01 July 1916: The Battle of the Somme Begins
On July 1, 1916, the British Army launched what would become one of the bloodiest days in its entire history. At precisely 7:30 in the morning, tens of thousands of British soldiers climbed out of their trenches and began advancing across open ground toward German positions along the Somme River in northern France. The generals had assured them that a week-long artillery bombardment had destroyed the German defenses and that the enemy would offer little resistance. They were tragically wrong.
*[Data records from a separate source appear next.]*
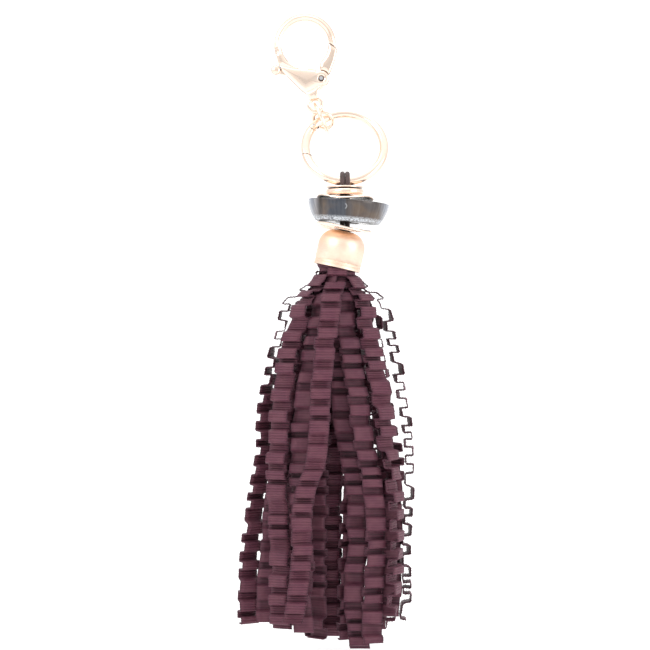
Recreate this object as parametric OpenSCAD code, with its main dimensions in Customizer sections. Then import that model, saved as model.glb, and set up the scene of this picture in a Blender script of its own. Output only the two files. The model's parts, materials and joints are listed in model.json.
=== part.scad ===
// Bag charm on a lobster clasp: two jump rings, a sprung gate ring, a doubled
// cord through a stack of washers and a stone disc, and a tassel of pleated
// ribbon under a bell cap. It hangs along -Z from the clasp's hook opening,
// whose centre is the origin. All sizes are in millimetres.

/* [Clasp] */
// Radius of the round opening inside the hook
hook_r = 8.6; // [7.6:0.1:9.6]
// Width of the hook arm in the plane of the clasp
hook_w = 2.8; // [2.4:0.1:3.2]
// Thickness of the hook arm across the clasp
hook_t = 3.6; // [3:0.1:4]
// Thickness of the body across the clasp
clasp_t = 4.8; // [4.4:0.1:6]
// Distance from the centre of the hook opening to the centre of the eye
eye_drop = 22.5; // [22:0.1:24]
// Radius of the hole in the eye
eye_hole_r = 1.7; // [1.6:0.05:1.9]
// Radius of the metal round the eye
eye_wire_r = 0.75; // [0.65:0.05:0.8]
// Lean of the clasp from upright
clasp_lean = 9.8; // [9:0.1:11]
// Thickness of the lever's tail inside the body
tail_t = 1.8; // [1.4:0.1:2.2]
// Diameter of the lever's pin
clasp_pin_d = 1.4; // [1.2:0.1:1.8]

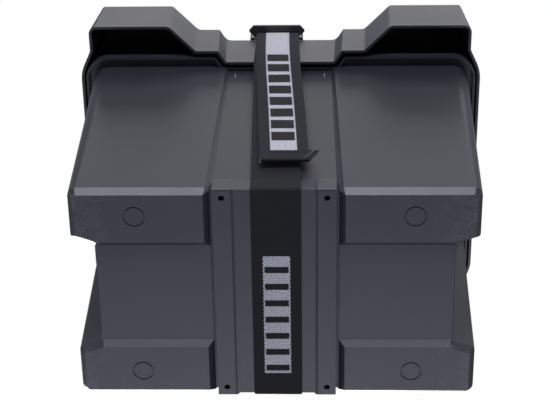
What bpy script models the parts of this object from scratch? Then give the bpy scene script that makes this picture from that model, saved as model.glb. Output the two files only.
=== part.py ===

The German defenders had survived the bombardment in deep underground bunkers, and when the British infantry emerged into no mans land, they were met with devastating machine gun fire. Weighed down by heavy packs and ordered to walk rather than run across the battlefield, the British soldiers became easy targets. By the end of that single day, the British Army had suffered approximately 57,470 casualties, including nearly 20,000 dead. It remains the bloodiest day in British military history.
The Battle of the Somme would continue for nearly five more months, finally ending in November 1916. Despite the horrific losses sustained on the first day, the Allied commanders persisted with the offensive, believing that Germany would eventually crack under the sustained pressure. The fighting produced a staggering total of over one million casualties on all sides, yet the front lines moved only a few miles.
The battle fundamentally changed how the British public and the world viewed the war. The idealistic enthusiasm that had accompanied the wars outbreak in 1914 gave way to a grim recognition of the conflicts true nature. Many of the soldiers who died on July 1 were volunteers from Pals battalions – units composed of men from the same towns, neighborhoods, or workplaces who had enlisted together. Entire communities were devastated when word of the casualties reached home.
The Somme also witnessed the first use of tanks in warfare, when British Mark I tanks rolled into battle in September 1916. Though their initial impact was limited by mechanical unreliability and tactical inexperience, tanks would eventually transform warfare. The battle taught harsh lessons about the futility of frontal assaults against fortified positions equipped with modern weapons, lessons that would influence military tactics for generations to come.
Today, July 1 is commemorated as a day of remembrance in many Commonwealth nations. The Thiepval Memorial, which stands on the site of the battlefield, bears the names of over 72,000 British and South African soldiers who died in the Somme battles and have no known grave – a somber testament to the scale of sacrifice that began on that terrible summer morning.